To do a mini foot is opposite of doing a full size

When I switch between full and mini i have to switch mind sets

that is what i do anyway

it is so different

i get calls from full size farriers wondering about shoeing them

i try to politely tell them that you cant

i feel sorry for some of the minis that these guys touch

i try to help when i can


----------



## Jill

I'm not a farrier, however, Harvey and I have been trimming our own miniature's feet for years now. Our farrier helped get us started, we read books, and watched a video.

Maybe I'm just dense, but how is a miniature horse's hoof so totally different than a full size horse's hoof? As an owner of both big and mini horses, I feel the hooves are the same honestly except the size. They require the same care, and from my novice perspective, the same level of trimming.

Also, I do NOT think trimming miniature's feet is something a newbie should set out to do. It takes a lot of watching and learning before trying it for yourself.
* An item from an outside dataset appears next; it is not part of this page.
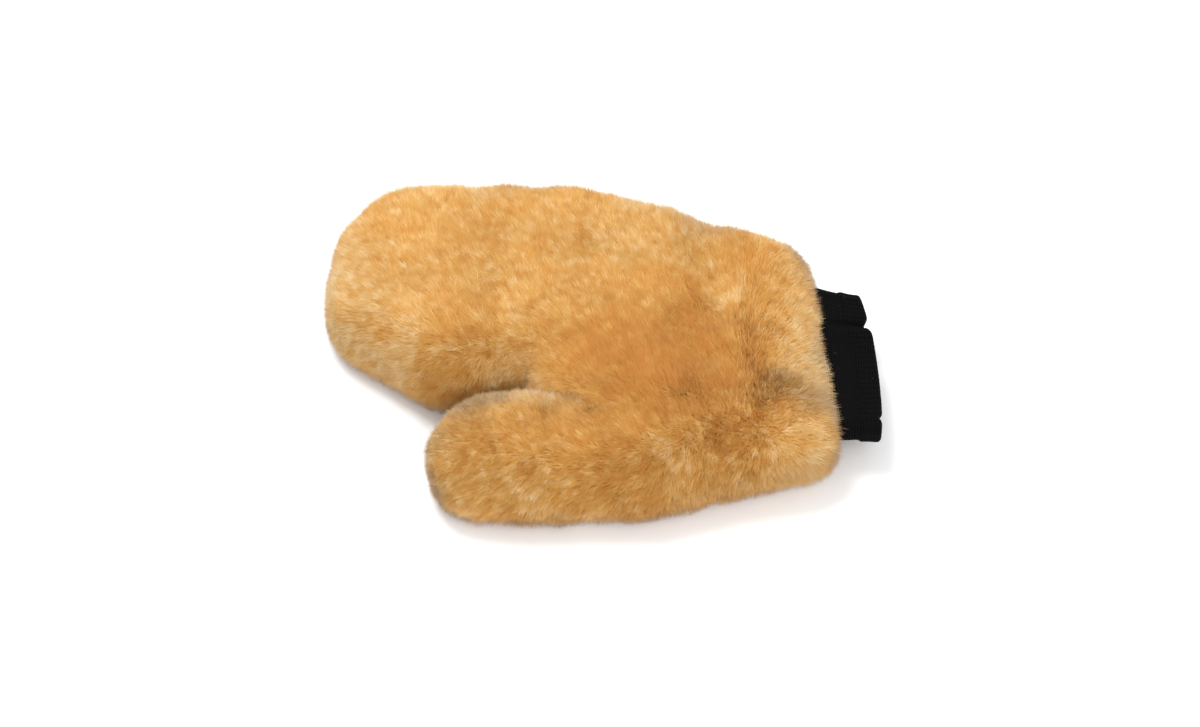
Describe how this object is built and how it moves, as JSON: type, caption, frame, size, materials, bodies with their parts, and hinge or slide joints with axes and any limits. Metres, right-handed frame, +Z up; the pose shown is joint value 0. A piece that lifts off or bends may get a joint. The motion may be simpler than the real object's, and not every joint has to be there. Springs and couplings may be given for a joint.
{
  "type": "wash mitt",
  "caption": "Wash mitt of tan sheared sheepskin with a separate thumb, sewn from an upper and a lower panel, with a black ribbed knit cuff folded double at its hem.",
  "frame": {"origin": "on the surface the mitt lies on, under the middle of its box", "axes": "+X from the fingertips to the cuff, +Y to the side away from the thumb, +Z up out of the lower panel"},
  "size_m": [0.278, 0.215, 0.05],
  "materials": {
    "sheepskin_wool": "dense sheared wool pile, golden tan",
    "sheepskin_hide": "matt suede",
    "sewing_thread": "waxed thread",
    "rib_knit": "black rib knit",
    "elastic_yarn": "covered elastic",
    "black_thread": "black thread"
  },
  "bodies": {
    "hand": {"hand_top_fleece": "sheepskin_wool", "hand_bottom_fleece": "sheepskin_wool", "hand_top_hide": "sheepskin_hide", "hand_bottom_hide": "sheepskin_hide", "hand_seam_stitches": "sewing_thread", "wrist_seam_stitches": "sewing_thread"},
    "fingers": {"fingers_top_fleece": "sheepskin_wool", "fingers_bottom_fleece": "sheepskin_wool", "fingers_top_hide": "sheepskin_hide", "fingers_bottom_hide": "sheepskin_hide", "fingers_seam_stitches": "sewing_thread"},
    "thumb": {"thumb_top_fleece": "sheepskin_wool", "thumb_bottom_fleece": "sheepskin_wool", "thumb_top_hide": "sheepskin_hide", "thumb_bottom_hide": "sheepskin_hide", "thumb_seam_stitches": "sewing_thread"},
    "cuff": {"rib_cuff": "rib_knit", "cuff_hem_elastic": "elastic_yarn", "cuff_closing_stitches": "black_thread"}
  },
  "joints": [
    {"name": "finger_bend", "type": "hinge", "parent": "hand", "child": "fingers", "pos_m": [-0.012, 0, 0.025], "axis": [0, 1, 0], "range_deg": [0, 60]},
    {"name": "thumb_spread", "type": "hinge", "parent": "hand", "child": "thumb", "pos_m": [0.01, -0.0695, 0.0215], "axis": [0, 0, 1], "range_deg": [0, 25]},
    {"name": "cuff_tilt", "type": "hinge", "parent": "hand", "child": "cuff", "pos_m": [0.108, -0.0105, 0.0215], "axis": [0, -1, 0], "range_deg": [-20, 20]}
  ]
}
Our farrier worked with us to get us ready to do it on our own.


----------



## Genie

The hoof appearance is not different, obviously, but the manner of trimming the hoof is different, at least in our case it is..

The heel of my miniatures is taken down more than the full sized hoof trim.

Also, I notice that the issues with my miniature horse's hoof are different than issues I have had with the full sized horse.

I am guessing it is due to weight bearing and strength of the full sized horse that causes more cracking, bruising etc. than ever happens with my little guys.

The article is informative and helpful and provides good advice for those who are contemplating learning to do their own farrier work.

We have had the little horses since 1991 and have been trimming our own for about 6 years, due to the unavailability of the farrier when needed.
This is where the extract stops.